++++ Dataset extract

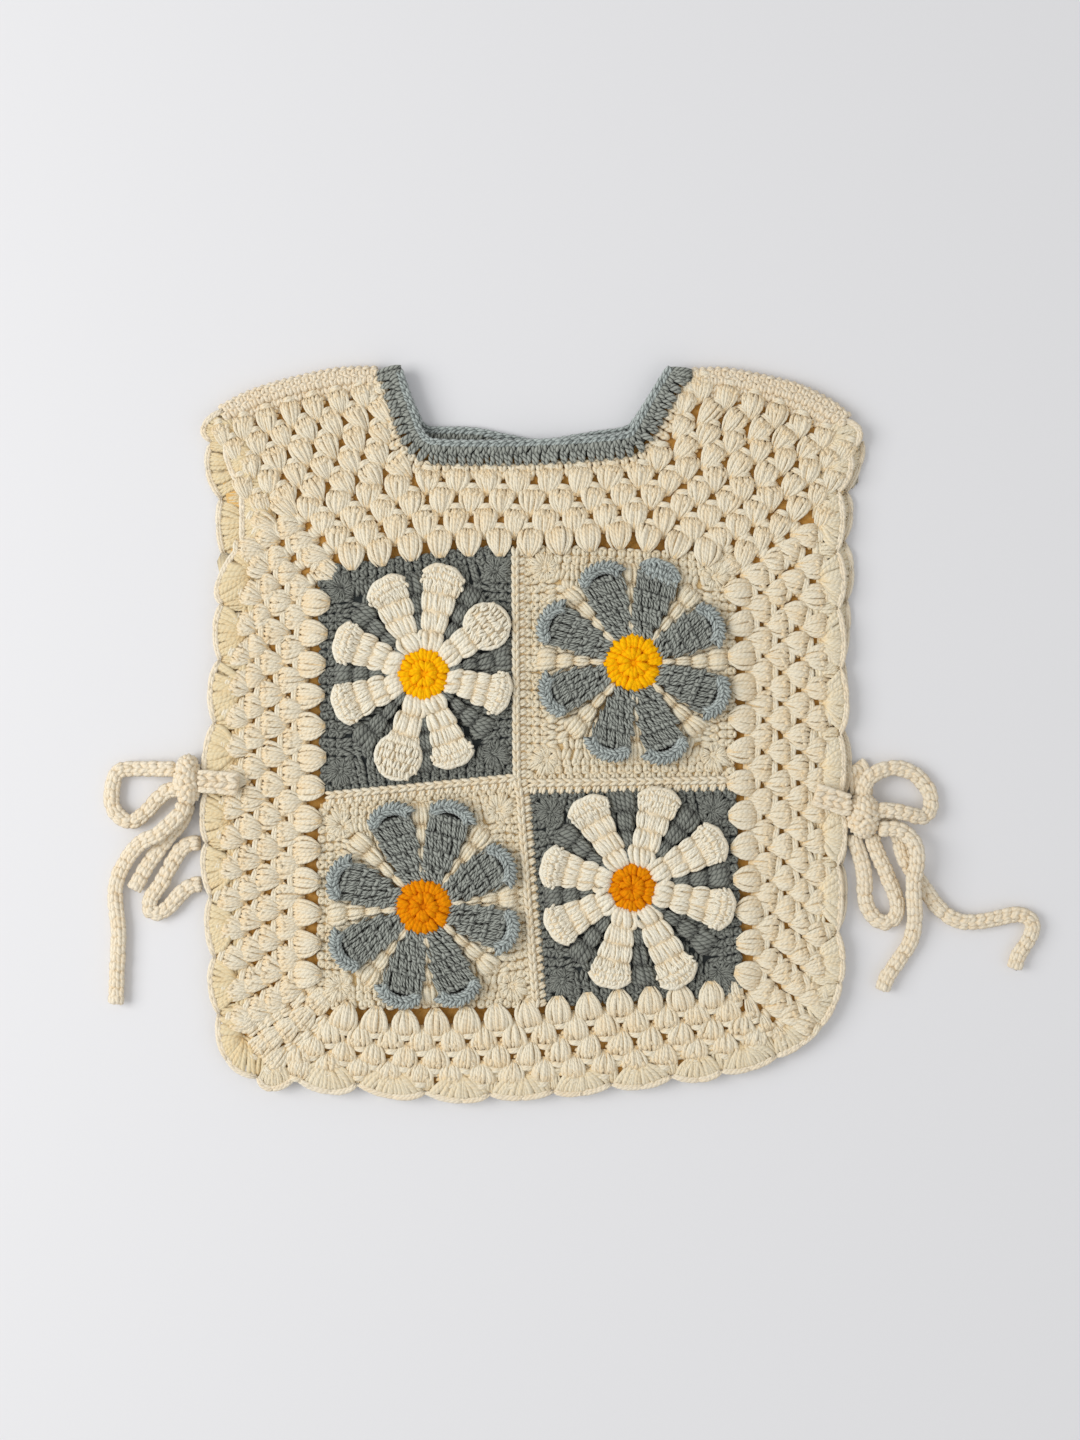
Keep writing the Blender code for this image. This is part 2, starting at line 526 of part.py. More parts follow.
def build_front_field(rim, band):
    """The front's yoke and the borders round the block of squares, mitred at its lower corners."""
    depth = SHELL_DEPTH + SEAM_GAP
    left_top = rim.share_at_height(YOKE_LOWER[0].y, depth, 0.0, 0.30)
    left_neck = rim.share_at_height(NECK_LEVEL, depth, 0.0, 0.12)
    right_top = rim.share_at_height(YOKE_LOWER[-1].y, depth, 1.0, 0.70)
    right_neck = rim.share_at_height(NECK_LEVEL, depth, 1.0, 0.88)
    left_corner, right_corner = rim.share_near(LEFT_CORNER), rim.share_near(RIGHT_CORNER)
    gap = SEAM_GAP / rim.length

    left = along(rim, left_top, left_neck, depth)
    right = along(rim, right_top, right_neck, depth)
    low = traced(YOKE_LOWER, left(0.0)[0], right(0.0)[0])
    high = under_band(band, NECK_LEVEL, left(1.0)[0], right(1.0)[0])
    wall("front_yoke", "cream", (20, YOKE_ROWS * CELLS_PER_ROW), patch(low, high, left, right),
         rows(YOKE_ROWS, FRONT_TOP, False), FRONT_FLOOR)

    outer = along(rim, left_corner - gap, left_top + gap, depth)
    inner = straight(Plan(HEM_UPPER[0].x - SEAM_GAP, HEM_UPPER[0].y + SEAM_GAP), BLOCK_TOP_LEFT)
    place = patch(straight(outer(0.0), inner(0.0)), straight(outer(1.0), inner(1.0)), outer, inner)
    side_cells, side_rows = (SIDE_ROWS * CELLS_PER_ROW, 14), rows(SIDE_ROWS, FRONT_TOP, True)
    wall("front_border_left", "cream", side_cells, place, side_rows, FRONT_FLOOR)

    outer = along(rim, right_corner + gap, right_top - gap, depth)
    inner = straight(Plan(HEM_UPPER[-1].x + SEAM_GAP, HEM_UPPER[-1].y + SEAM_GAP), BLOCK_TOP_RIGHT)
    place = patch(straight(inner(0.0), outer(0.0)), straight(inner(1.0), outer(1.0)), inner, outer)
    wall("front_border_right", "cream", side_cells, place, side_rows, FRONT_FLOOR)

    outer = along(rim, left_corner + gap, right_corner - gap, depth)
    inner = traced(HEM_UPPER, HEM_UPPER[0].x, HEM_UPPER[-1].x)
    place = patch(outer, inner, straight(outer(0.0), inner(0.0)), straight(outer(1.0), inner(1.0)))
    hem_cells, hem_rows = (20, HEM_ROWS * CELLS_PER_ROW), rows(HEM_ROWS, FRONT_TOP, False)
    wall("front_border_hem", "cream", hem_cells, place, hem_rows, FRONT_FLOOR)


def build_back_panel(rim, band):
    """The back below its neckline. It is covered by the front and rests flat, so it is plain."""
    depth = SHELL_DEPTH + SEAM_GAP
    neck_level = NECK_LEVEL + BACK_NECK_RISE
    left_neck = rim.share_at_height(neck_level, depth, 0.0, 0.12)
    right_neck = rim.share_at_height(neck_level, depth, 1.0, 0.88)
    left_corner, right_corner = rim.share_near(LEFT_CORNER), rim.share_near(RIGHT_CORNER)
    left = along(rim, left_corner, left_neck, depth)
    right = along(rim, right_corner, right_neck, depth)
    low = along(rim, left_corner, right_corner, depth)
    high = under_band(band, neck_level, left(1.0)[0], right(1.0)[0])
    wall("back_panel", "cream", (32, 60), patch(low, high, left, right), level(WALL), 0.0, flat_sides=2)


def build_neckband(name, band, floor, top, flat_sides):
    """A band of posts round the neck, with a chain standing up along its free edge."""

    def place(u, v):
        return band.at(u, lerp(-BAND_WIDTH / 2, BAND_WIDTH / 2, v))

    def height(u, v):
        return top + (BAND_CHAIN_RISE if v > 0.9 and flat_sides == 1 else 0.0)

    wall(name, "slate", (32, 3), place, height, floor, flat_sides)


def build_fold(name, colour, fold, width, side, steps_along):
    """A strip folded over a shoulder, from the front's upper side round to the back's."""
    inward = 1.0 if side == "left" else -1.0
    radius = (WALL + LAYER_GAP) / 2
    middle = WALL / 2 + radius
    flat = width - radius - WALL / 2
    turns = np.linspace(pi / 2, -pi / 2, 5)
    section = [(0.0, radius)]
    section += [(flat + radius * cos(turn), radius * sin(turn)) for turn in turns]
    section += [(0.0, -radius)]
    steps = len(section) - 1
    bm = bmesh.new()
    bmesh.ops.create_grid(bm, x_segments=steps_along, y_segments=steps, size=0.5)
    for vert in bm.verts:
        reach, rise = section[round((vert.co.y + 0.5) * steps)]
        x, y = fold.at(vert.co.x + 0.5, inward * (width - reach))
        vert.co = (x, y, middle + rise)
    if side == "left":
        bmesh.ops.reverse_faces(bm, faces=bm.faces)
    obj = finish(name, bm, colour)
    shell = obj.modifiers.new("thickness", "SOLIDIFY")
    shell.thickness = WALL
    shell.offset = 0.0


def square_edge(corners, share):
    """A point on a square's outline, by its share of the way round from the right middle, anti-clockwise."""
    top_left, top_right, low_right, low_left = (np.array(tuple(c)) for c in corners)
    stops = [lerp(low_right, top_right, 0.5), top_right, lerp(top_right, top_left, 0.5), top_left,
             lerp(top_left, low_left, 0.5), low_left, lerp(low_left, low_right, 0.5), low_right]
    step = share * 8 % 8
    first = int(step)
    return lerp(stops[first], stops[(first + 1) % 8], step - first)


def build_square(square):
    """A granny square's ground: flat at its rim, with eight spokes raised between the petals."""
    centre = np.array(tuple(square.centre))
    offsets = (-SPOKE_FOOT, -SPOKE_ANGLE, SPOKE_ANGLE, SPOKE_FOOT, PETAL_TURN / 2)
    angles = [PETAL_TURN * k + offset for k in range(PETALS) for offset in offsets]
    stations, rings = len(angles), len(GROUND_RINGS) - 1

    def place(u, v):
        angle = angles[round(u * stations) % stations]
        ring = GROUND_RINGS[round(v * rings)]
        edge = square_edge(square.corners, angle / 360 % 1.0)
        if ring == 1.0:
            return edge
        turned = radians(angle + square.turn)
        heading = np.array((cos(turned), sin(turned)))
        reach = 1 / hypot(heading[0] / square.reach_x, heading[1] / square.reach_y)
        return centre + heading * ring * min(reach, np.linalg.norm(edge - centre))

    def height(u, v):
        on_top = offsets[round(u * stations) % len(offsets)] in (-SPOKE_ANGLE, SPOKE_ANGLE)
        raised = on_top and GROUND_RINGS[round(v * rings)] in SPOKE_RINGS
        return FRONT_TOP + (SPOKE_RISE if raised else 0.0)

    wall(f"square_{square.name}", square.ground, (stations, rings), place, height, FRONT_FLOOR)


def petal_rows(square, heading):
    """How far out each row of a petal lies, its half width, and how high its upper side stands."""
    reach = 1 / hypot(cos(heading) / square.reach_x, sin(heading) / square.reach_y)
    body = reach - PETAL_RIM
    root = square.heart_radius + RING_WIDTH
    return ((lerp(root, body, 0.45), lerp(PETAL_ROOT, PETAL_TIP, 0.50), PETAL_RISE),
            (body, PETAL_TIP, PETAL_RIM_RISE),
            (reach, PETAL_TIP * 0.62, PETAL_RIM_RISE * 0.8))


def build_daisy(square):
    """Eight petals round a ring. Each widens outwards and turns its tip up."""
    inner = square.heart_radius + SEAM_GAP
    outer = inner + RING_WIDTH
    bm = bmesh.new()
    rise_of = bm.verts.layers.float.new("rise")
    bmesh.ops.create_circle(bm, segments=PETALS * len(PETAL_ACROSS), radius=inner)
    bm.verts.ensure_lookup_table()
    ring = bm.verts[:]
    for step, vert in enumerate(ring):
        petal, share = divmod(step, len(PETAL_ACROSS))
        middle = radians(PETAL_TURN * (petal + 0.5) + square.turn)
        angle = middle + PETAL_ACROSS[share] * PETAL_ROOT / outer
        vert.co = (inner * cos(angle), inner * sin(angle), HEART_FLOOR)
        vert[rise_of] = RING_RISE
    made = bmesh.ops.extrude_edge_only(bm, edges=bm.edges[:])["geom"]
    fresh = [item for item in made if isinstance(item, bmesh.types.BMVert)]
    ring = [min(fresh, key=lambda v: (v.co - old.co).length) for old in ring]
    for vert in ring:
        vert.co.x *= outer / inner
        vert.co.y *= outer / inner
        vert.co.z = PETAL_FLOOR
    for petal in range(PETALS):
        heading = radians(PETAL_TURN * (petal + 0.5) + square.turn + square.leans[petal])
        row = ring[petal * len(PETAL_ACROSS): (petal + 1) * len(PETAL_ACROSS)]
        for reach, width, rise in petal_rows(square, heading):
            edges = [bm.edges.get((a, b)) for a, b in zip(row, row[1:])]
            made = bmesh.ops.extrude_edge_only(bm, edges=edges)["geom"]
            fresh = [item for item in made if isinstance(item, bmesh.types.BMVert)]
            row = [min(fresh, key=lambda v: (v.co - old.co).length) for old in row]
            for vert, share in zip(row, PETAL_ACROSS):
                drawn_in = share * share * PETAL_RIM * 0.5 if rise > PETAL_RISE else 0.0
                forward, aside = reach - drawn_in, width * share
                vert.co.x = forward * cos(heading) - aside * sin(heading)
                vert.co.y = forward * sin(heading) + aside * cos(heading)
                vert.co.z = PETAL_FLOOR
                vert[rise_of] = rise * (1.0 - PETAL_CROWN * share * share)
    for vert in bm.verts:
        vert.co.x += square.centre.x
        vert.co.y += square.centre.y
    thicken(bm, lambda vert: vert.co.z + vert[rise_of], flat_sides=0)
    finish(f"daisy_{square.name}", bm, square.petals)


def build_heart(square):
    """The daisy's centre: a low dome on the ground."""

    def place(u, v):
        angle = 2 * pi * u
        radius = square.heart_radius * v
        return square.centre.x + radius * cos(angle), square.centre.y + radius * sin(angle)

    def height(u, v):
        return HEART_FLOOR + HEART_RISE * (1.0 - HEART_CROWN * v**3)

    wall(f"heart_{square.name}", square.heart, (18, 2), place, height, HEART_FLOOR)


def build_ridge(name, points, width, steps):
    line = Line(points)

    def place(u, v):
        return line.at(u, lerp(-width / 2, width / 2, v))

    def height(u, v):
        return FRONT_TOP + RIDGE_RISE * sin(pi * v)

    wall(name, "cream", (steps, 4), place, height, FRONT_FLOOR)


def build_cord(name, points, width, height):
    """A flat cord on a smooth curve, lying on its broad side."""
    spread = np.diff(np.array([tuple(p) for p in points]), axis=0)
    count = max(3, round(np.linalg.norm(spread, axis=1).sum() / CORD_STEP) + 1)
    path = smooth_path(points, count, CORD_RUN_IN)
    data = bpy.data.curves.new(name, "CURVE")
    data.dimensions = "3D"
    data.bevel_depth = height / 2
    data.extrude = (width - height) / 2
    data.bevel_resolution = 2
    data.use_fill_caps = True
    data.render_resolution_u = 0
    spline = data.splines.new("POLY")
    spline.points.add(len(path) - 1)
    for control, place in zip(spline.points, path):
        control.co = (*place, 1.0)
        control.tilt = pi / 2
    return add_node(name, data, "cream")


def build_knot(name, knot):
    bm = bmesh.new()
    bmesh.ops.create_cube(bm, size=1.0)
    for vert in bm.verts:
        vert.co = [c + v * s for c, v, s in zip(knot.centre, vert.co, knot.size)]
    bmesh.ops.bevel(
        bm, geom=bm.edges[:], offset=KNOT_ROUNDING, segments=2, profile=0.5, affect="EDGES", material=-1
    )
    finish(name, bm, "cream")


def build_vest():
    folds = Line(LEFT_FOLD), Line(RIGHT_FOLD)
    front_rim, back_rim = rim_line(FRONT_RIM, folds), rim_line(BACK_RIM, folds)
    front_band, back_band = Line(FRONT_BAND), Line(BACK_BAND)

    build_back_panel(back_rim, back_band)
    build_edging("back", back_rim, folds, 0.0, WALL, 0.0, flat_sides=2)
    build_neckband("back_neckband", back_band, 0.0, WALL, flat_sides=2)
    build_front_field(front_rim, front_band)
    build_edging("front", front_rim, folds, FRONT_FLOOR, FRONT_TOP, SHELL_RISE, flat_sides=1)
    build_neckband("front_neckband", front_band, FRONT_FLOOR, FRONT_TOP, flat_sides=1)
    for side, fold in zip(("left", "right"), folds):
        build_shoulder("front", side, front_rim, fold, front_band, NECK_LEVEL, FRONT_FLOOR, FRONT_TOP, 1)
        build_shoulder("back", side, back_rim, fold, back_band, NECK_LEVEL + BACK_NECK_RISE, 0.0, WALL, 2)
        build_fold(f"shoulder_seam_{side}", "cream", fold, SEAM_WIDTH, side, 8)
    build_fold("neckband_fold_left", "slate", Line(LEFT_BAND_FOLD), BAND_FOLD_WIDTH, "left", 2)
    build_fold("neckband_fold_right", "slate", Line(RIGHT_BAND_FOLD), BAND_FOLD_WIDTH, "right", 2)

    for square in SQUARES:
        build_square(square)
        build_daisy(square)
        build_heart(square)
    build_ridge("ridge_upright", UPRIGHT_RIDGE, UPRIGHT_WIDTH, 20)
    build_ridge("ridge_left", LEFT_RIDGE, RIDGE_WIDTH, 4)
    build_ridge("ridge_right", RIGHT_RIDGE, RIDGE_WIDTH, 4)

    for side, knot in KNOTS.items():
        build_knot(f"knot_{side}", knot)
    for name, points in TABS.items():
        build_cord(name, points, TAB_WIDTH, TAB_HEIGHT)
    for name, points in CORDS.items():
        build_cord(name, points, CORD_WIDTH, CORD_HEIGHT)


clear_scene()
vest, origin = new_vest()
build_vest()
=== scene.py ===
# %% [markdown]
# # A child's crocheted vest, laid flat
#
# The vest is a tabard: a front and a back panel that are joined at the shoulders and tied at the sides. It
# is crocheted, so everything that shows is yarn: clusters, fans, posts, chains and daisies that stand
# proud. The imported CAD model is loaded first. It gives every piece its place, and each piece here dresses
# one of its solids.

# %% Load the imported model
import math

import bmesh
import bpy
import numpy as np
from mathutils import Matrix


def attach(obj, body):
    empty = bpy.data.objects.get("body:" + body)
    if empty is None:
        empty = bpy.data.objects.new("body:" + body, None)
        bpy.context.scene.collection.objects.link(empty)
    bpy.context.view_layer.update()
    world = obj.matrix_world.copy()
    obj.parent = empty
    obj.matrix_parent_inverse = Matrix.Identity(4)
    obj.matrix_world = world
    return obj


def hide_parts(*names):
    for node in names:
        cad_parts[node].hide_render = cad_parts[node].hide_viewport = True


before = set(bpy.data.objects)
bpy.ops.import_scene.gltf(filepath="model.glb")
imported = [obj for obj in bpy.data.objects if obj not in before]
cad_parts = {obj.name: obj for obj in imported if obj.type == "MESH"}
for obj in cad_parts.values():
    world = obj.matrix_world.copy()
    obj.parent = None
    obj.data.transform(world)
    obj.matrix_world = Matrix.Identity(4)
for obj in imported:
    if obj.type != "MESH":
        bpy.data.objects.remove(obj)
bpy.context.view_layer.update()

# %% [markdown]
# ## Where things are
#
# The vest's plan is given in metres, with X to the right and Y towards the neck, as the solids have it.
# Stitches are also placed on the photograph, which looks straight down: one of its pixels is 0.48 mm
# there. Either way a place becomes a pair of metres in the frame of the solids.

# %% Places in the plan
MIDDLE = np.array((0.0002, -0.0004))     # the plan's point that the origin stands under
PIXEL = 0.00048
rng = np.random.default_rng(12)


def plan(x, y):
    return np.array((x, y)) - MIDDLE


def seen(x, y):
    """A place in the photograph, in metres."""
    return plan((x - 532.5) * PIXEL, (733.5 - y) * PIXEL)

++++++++

Exercise task: Please write out the material word for word from its first line through the line holding "place, hem_rows, FRONT_FLOOR)", including both, and no line past it.

Exercise response:
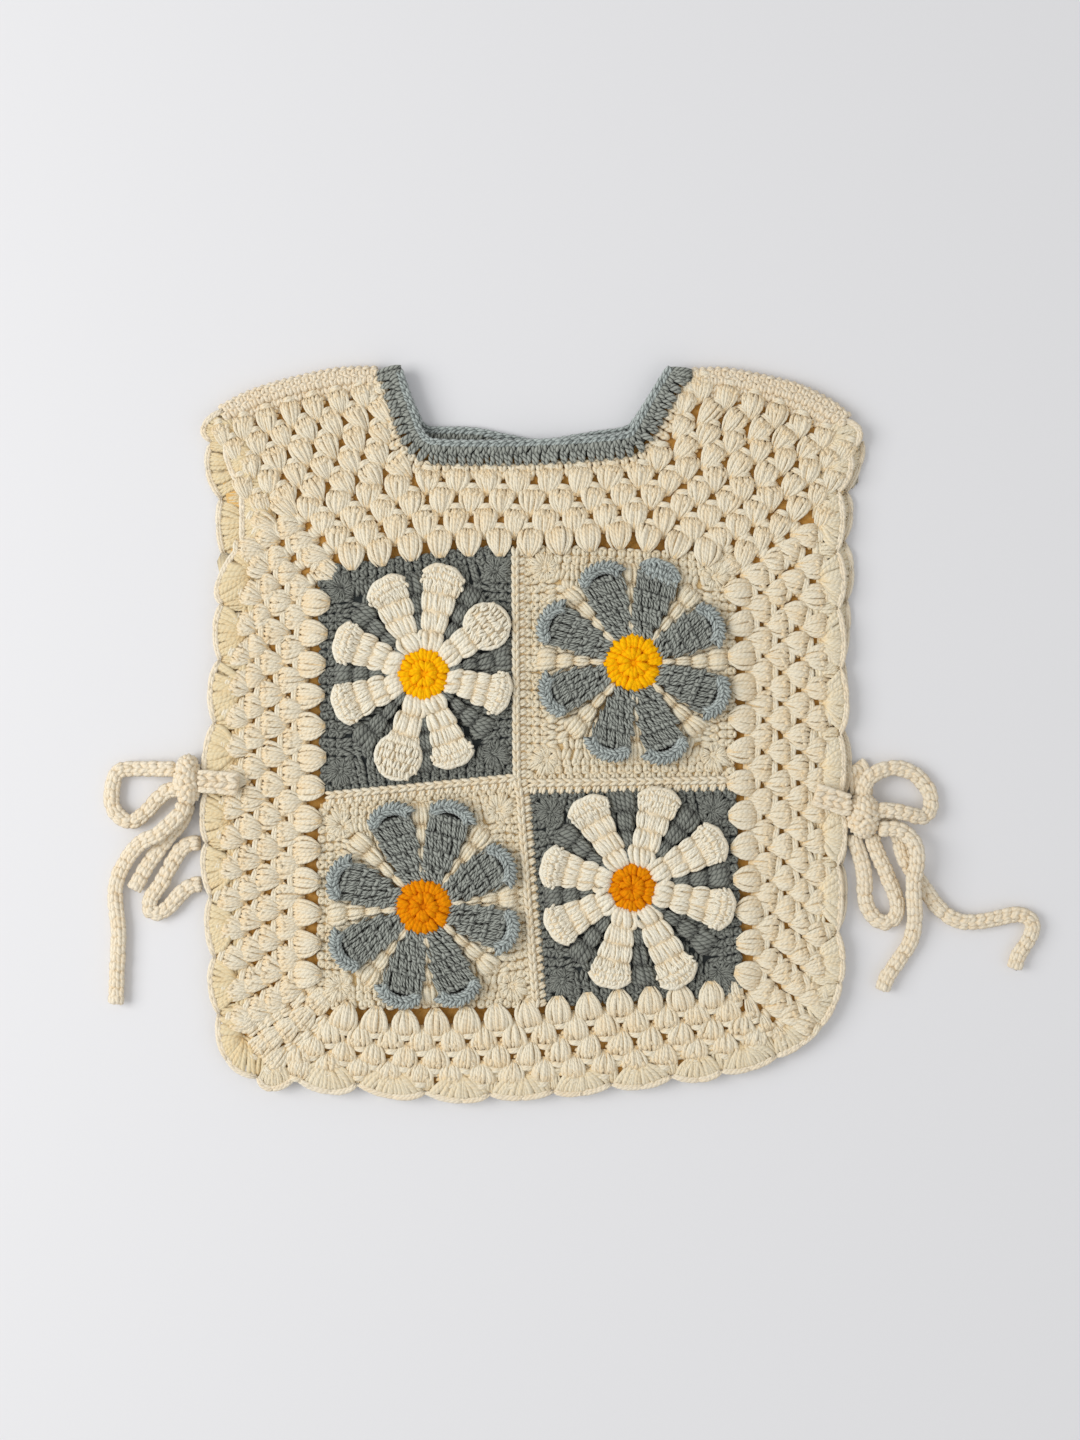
Keep writing the Blender code for this image. This is part 2, starting at line 526 of part.py. More parts follow.
def build_front_field(rim, band):
    """The front's yoke and the borders round the block of squares, mitred at its lower corners."""
    depth = SHELL_DEPTH + SEAM_GAP
    left_top = rim.share_at_height(YOKE_LOWER[0].y, depth, 0.0, 0.30)
    left_neck = rim.share_at_height(NECK_LEVEL, depth, 0.0, 0.12)
    right_top = rim.share_at_height(YOKE_LOWER[-1].y, depth, 1.0, 0.70)
    right_neck = rim.share_at_height(NECK_LEVEL, depth, 1.0, 0.88)
    left_corner, right_corner = rim.share_near(LEFT_CORNER), rim.share_near(RIGHT_CORNER)
    gap = SEAM_GAP / rim.length

    left = along(rim, left_top, left_neck, depth)
    right = along(rim, right_top, right_neck, depth)
    low = traced(YOKE_LOWER, left(0.0)[0], right(0.0)[0])
    high = under_band(band, NECK_LEVEL, left(1.0)[0], right(1.0)[0])
    wall("front_yoke", "cream", (20, YOKE_ROWS * CELLS_PER_ROW), patch(low, high, left, right),
         rows(YOKE_ROWS, FRONT_TOP, False), FRONT_FLOOR)

    outer = along(rim, left_corner - gap, left_top + gap, depth)
    inner = straight(Plan(HEM_UPPER[0].x - SEAM_GAP, HEM_UPPER[0].y + SEAM_GAP), BLOCK_TOP_LEFT)
    place = patch(straight(outer(0.0), inner(0.0)), straight(outer(1.0), inner(1.0)), outer, inner)
    side_cells, side_rows = (SIDE_ROWS * CELLS_PER_ROW, 14), rows(SIDE_ROWS, FRONT_TOP, True)
    wall("front_border_left", "cream", side_cells, place, side_rows, FRONT_FLOOR)

    outer = along(rim, right_corner + gap, right_top - gap, depth)
    inner = straight(Plan(HEM_UPPER[-1].x + SEAM_GAP, HEM_UPPER[-1].y + SEAM_GAP), BLOCK_TOP_RIGHT)
    place = patch(straight(inner(0.0), outer(0.0)), straight(inner(1.0), outer(1.0)), inner, outer)
    wall("front_border_right", "cream", side_cells, place, side_rows, FRONT_FLOOR)

    outer = along(rim, left_corner + gap, right_corner - gap, depth)
    inner = traced(HEM_UPPER, HEM_UPPER[0].x, HEM_UPPER[-1].x)
    place = patch(outer, inner, straight(outer(0.0), inner(0.0)), straight(outer(1.0), inner(1.0)))
    hem_cells, hem_rows = (20, HEM_ROWS * CELLS_PER_ROW), rows(HEM_ROWS, FRONT_TOP, False)
    wall("front_border_hem", "cream", hem_cells, place, hem_rows, FRONT_FLOOR)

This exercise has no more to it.